Rising Tide
- First edition
- Author: Jean Thesman
- Language: English
- Genre: Historical novel
- Publisher: Viking Juvenile
- Publication date: October 13, 2003
- Publication place: United States
- Media type: Print (Hardback)
- Pages: 240 pages
- ISBN: 0-670-03656-0
- OCLC: 51800816
- LC Class: PZ7.T3525 Ri 2003
- Preceded by: A Sea So Far

= Rising Tide (Thesman novel) =

2003 novel by Jean Thesman

Rising Tide (2003) is a historical young-adult novel by Jean Thesman and a sequel to her novel A Sea So Far (2001).

==Plot summary==
Kate Keeley has returned from Ireland older and wiser. Her goals are still to move her and her aunt out of the boardinghouse and to open a linens shop. Ellen Flannery hasn't saved her share for the store she planned to be a partner in because she has spent it pursuing the rich, careless Aaron Schuster.

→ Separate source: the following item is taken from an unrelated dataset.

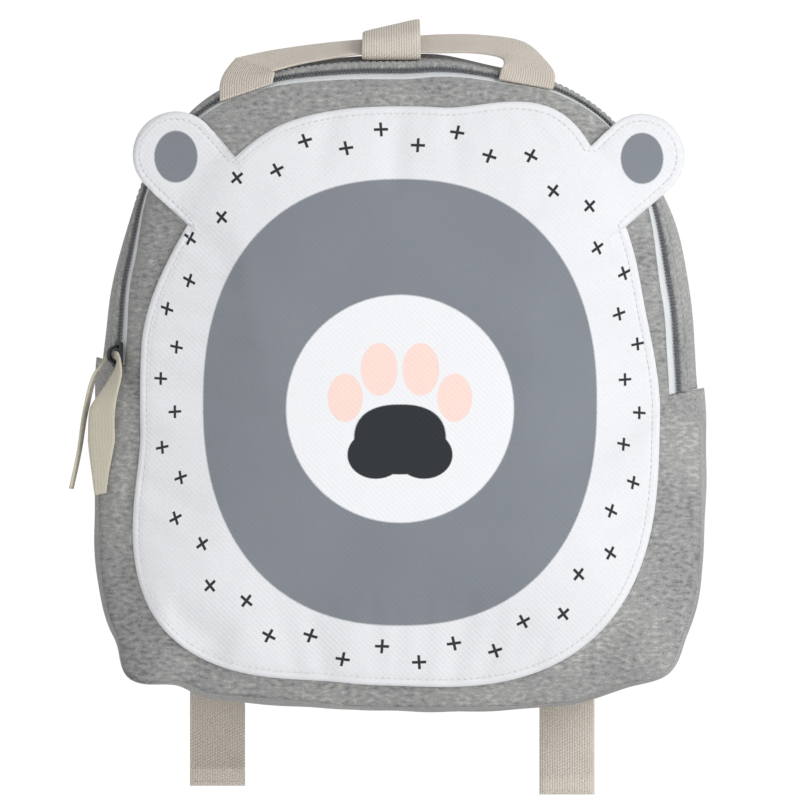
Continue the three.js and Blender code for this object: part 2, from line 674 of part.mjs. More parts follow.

But with the help of money from Jolie Logan's father, Kate does find a flat and an empty shop. Finally, Kate and Ellen open their store and pursue the novelty of independent womanhood. At the boardinghouse, Mrs. Flannery is getting sick and the boarders are more demanding than ever, especially the acidic Mrs. Stackhouse and the abandoned Thalia Rutledge. Though they dream of independence, Kate and Ellen realise they will always be tied to family, home, and the lure of romance, such as Kate's finding the travel journal of a mysterious and attractive stranger.